> **Prompt**
Search the material for "part" and show all lines that contain it.

> **Dataset excerpt**

————————

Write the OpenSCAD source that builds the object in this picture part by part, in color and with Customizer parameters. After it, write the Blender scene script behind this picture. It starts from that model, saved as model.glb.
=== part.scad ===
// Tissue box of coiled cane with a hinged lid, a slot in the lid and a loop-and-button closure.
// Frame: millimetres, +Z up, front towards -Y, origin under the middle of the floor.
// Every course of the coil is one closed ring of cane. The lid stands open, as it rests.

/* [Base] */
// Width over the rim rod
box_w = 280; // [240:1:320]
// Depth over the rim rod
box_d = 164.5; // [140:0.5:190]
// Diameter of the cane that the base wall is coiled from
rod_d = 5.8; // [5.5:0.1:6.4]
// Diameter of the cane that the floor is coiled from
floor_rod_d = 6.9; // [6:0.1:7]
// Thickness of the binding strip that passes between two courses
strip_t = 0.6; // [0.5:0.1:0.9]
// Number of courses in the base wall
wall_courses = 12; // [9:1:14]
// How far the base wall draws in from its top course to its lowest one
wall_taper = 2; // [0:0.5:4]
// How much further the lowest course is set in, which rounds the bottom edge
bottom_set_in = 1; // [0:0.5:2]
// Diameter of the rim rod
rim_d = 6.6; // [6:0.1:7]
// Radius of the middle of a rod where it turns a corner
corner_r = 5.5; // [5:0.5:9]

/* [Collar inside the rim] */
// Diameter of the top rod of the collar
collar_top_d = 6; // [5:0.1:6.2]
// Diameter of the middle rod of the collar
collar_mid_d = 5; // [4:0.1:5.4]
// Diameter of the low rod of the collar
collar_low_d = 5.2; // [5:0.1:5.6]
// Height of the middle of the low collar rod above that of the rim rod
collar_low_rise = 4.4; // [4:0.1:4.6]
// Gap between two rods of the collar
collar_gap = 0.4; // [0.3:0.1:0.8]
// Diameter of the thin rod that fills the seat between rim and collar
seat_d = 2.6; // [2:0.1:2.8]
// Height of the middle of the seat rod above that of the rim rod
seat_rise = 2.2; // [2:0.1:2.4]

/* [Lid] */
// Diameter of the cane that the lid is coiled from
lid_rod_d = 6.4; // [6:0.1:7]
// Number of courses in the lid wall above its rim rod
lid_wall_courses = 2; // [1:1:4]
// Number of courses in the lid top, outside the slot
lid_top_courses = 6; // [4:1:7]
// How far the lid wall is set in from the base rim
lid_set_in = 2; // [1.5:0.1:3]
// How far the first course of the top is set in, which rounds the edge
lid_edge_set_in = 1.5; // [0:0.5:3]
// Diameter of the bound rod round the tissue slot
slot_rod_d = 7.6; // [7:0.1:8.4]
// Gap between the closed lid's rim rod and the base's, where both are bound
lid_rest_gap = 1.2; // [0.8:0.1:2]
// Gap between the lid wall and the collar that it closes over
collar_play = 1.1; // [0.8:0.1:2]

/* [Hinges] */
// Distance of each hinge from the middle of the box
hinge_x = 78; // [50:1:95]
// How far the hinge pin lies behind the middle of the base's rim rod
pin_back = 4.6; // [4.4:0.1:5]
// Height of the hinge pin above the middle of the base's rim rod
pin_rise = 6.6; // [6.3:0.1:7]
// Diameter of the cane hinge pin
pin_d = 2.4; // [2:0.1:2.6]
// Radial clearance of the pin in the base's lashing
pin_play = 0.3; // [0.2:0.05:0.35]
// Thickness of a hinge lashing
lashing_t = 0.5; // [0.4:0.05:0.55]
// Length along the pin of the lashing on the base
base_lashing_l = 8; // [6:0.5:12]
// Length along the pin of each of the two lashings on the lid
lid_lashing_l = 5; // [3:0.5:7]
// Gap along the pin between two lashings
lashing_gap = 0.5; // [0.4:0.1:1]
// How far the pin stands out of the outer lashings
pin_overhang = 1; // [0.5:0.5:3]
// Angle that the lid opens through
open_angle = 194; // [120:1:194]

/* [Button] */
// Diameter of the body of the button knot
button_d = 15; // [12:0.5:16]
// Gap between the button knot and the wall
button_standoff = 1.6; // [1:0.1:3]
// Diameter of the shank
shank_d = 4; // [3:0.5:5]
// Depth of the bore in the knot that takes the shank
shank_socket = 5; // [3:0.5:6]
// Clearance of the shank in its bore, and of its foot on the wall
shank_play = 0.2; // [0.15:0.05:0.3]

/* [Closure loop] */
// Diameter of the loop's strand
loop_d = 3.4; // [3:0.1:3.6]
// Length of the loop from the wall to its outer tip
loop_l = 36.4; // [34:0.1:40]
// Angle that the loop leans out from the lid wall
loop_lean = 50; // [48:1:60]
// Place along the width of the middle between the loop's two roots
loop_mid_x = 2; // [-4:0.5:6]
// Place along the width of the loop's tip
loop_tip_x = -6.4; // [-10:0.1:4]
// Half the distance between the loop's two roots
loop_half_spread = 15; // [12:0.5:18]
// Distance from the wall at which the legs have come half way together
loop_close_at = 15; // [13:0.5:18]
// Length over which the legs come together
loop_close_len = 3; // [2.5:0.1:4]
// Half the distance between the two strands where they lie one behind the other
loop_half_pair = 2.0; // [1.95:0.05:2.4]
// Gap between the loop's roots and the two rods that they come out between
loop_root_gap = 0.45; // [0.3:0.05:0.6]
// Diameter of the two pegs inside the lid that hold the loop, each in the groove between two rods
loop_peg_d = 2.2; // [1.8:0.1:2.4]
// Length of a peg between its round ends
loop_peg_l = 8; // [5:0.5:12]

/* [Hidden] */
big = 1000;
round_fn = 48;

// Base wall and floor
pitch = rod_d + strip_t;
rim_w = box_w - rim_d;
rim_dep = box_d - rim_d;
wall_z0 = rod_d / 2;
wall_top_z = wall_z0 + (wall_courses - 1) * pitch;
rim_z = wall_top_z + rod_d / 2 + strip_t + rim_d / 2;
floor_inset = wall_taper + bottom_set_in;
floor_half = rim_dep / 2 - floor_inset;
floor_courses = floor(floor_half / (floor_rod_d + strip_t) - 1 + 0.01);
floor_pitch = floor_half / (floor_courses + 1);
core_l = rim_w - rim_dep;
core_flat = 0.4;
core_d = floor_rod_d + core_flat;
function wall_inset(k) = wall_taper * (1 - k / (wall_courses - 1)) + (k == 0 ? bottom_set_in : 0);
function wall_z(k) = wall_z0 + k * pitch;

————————

> **Response**
Write the OpenSCAD source that builds the object in this picture part by part, in color and with Customizer parameters. After it, write the Blender scene script behind this picture. It starts from that model, saved as model.glb.
=== part.scad ===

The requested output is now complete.